Mais faire la 6e République ne doit pas se résumer à des règles constitutionnelles. Il faut de nouveaux droits, conformes à notre époque. Qu’à cela ne tienne : la société est pleine de nouvelles aspirations.
2/Comment y arriver ? Comment passer du régime en crise à la démocratie régénérée, en évitant la case « pourrissement » que constituerait l’accession – hélas trop probable – au pouvoir d’une figure et d’un parti national-populiste ?

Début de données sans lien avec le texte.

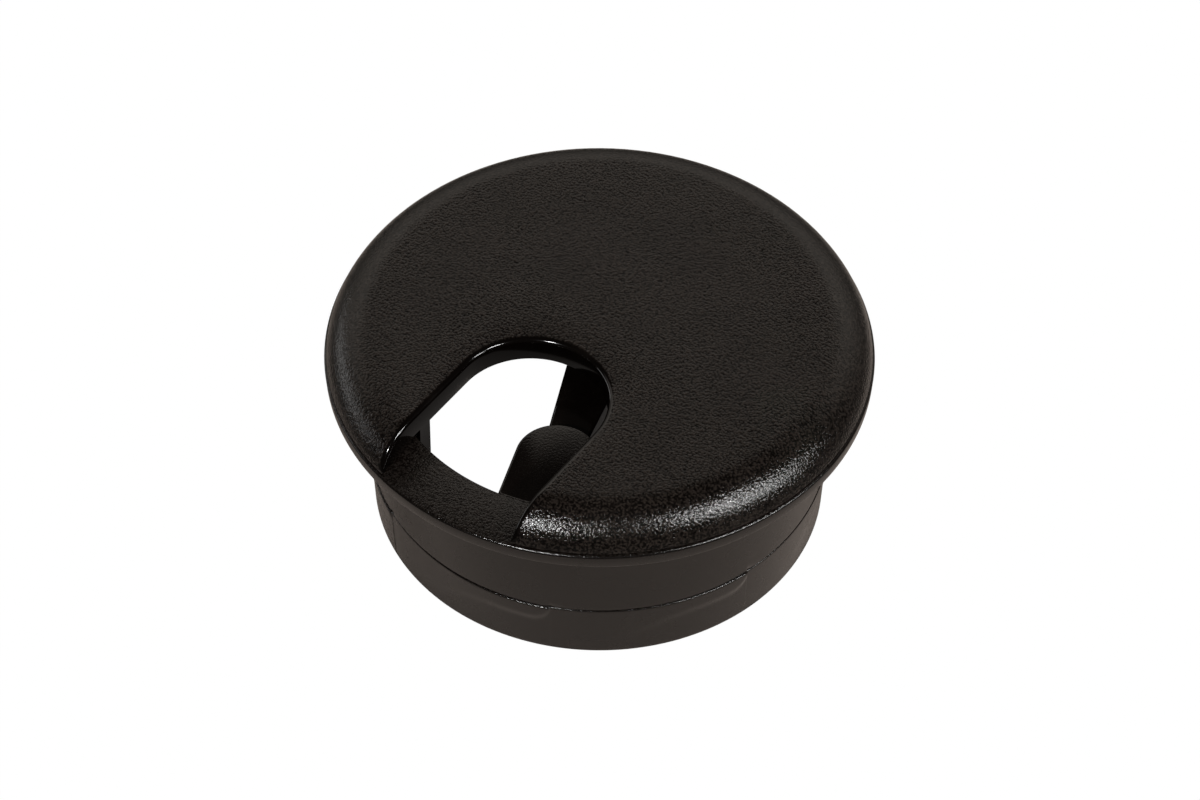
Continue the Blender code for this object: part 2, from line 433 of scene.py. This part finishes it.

En empoignant tous les outils constitutionnels à notre disposition. Dans cette note, j’évoquais le référendum d’initiative partagé, à la main des parlementaires. Mais l’option de la Convention citoyenne pour le renouveau démocratique, portée par le collectif du même nom, est un autre chemin à emprunter, alternatif ou parallèle.

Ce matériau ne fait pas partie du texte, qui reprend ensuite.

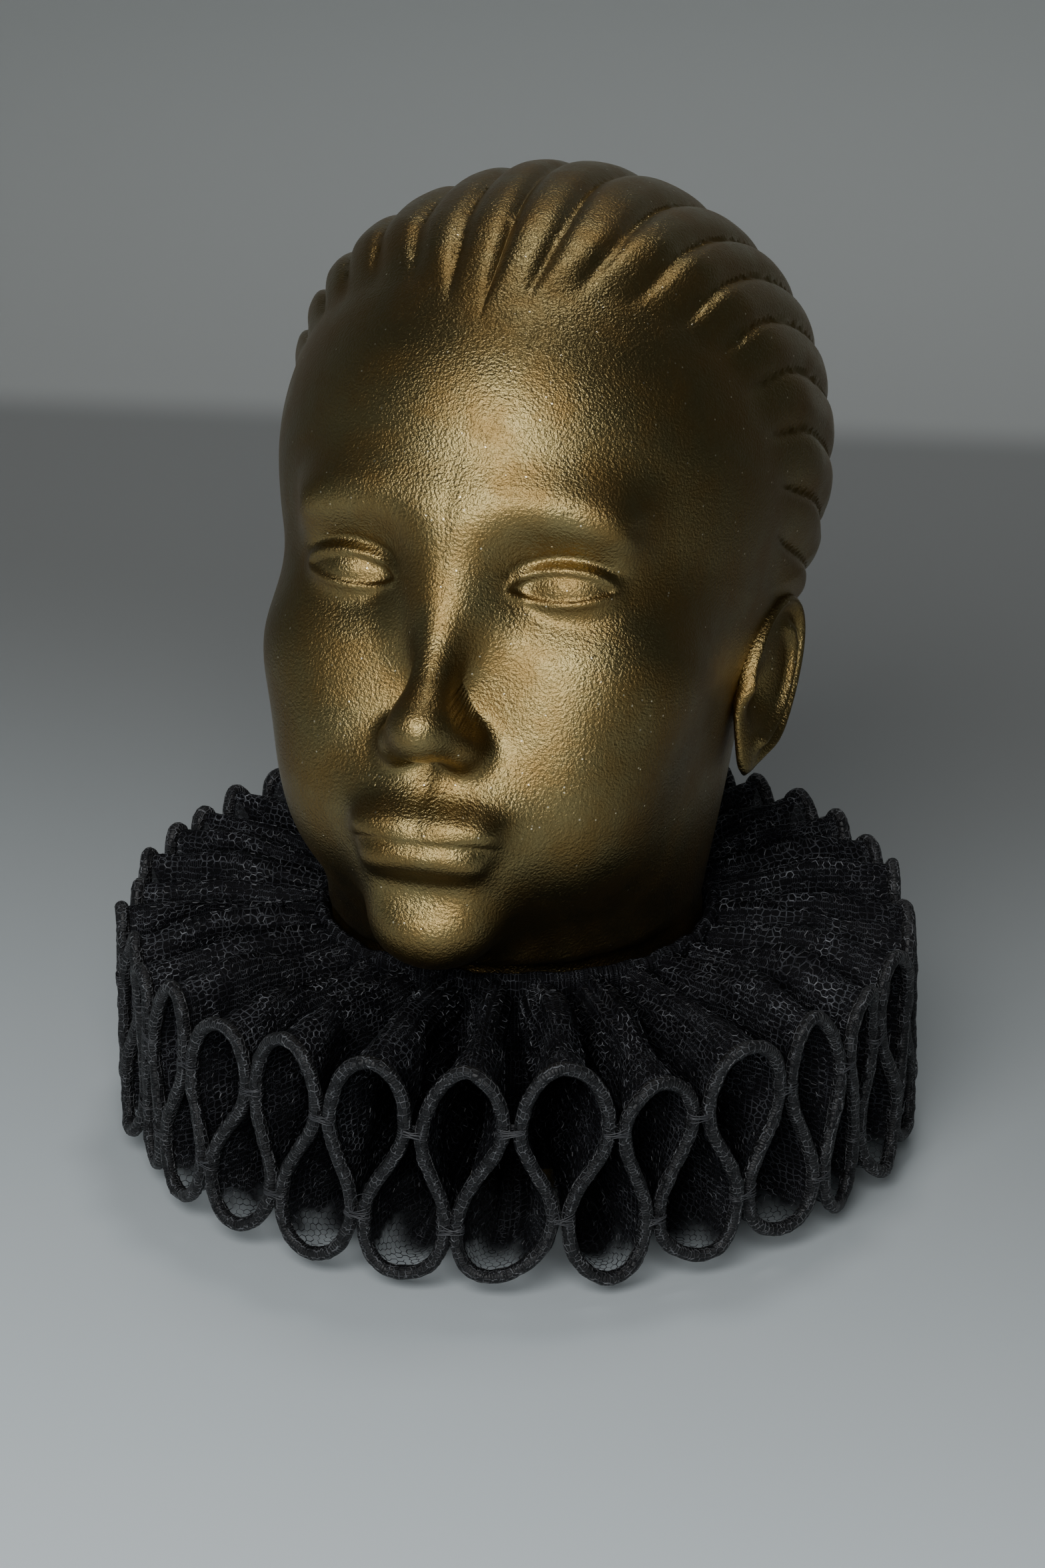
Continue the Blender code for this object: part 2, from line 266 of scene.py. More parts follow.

Sur ces terrains, beaucoup de militants s’activent. Tant mieux : la 6e République n’appartient à personne : elle appartient à tout le monde ; il est temps de s’en saisir, partout, tout le temps.
Justement, le plus urgent, au point où nous sommes, est que le mouvement social, aiguillonné par l’affront du 49.3, s’approprie cette revendication qui est la mère de toutes les batailles.
À la Concorde, ce jeudi soir, on commençait justement de voir fleurir d’autres slogans. Sur des panneaux, on pouvait lire : « 49.3 ; 6e République ». C’est un début. Tout vient à point à qui sait attendre.
Puisse alors ce mot d’ordre se diffuser, en même temps qu’il gagne en contenu, en densité. Qu’on se le dise : les mêmes qui ont intérêt à casser nos retraites, notre chômage, nos services publics, les mêmes qui ont intérêt à privatiser la société à exploiter le travailleur jusqu’à la dernière larme ont plus que tout intérêt à ce que les règles du jeu restent les mêmes.